The maintenance shutdowns, which will continue next month, are just one more worry for consumers, energy producers and state officials living with an experimental system so fragile it has almost no margin for error. Energy customers have been urged to cut back and prices have soared for Orange and San Diego County customers. Although energy demand typically drops in the falls as temperatures drop, a lot depends on Mother Nature. The Central Valley anticipates low 90 temperatures early next month while cooler weather is predicted in Southern California.
The high number of shut downs will be the subject of an ongoing Public Utilities Commission probe into the way electricity is bought and sold under the two-year-old system of deregulation, Wood said.
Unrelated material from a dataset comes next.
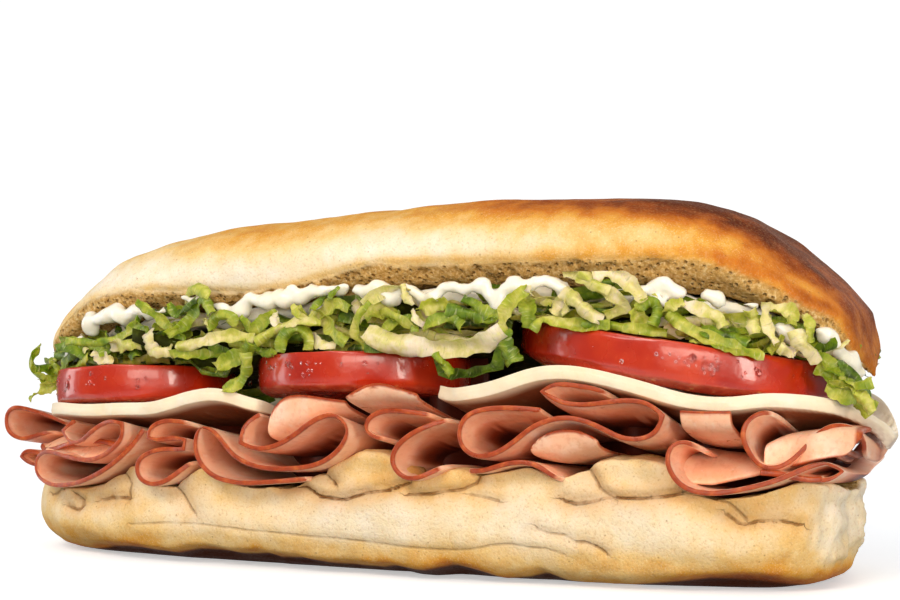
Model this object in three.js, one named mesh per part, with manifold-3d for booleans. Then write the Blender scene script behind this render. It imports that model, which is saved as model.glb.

He wants to make sure plants are closing for legitimate reasons and not just to keep prices high.
As much as 4,500 megawatts will come off line this month and in October with the average between 3,000 and 4,000 megawatts a day, state officials say. That represents nearly 15 percent of the 32,057 megawatts consumed a year ago, when about 2,000 megawatts came off-line for planned maintenance. Since then, the state has added 500,000 residents and 387,000 jobs, but no new energy sources. "During peak periods, the generators were doing their darndest to keep things on during the summer," said Ed Riley, director of operations for the California Independent System Operator, which manages 75 percent of the power grid. "Having those units off during the fall and spring periods is what really concerns me. We will be almost as vulnerable as we are now, because they have to do the work. There are substantial amounts of units scheduled in October to do preventive maintenance." "It is one of the issues I will be investigating," Wood said.
Energy company executives say the planned maintenance is necessary to keep plants running when demand is higher. About 60 percent of the state's energy is produced by power plants built at least 40 years ago before most Californians owned their first television. Increasingly, those plants need to be repaired, said Gary Heath, executive director of the state's Electricity Oversight Board, which oversees the Independent System Operator.
But Heath said he is concerned "units are coming down too soon." "We possibly may have to delay some repairs," he said. At least 2,000 megawatts will come down Oct. 1 at the nuclear plant Diablo Canyon and at Duke Energy's Moss Landing plant both in Northern California. Moss Landing will be off-line for three months. The situation is compounded because about 500 megawatts a day shut down because of unexpected maintenance problems, known as forced outages, Riley said.
"With these two big units down and forced outages, there are lots of ways to have trouble happen," said Thomas C. Williams, a spokesman for Duke Energy. The state Independent System Operator has refused to release maintenance schedules, saying they are secret. Agency officials say disclosure could affect buying and pricing strategies. They won't name plants, locations, or reasons for the maintenance.
"We are not going to give out potential market information," Riley said.
Wood said the secrecy issue will be part of the commission's investigation. of the energy market. Now, the commission has no idea what plants are closing or why.
The system worked much differently prior to 1998, when it was under state control. Back then, plant owners coordinated information about shutdowns and maintenance schedules, said Kevin Cini, manager of energy supply and marketing at Southern California Edison.
Heath of the state Electricity Oversight Board said he doesn't believe energy companies close plants during the summer to drive up the price of electricity. It was simply too lucrative for the plants to stay open and sell energy at inflated prices, he said.
The best way to solve the problem, Riley said, is to build more power plants. But the state doesn't expect any new plants to come on-line before next summer.
In the meantime, more uncertainty lies ahead for residential and business customers who have seen their bills triple in Orange County.
"The question on everybody's mind is what is wrong with the market and how is it going to get fixed in the shortest period of time so it doesn't cause harm to folks," said Karen Mills, an attorney for the California Farm Bureau Federation, a nonprofit group representing 45,000 farming families. "These are not easy questions. There are so many places that need to be fixed along the way."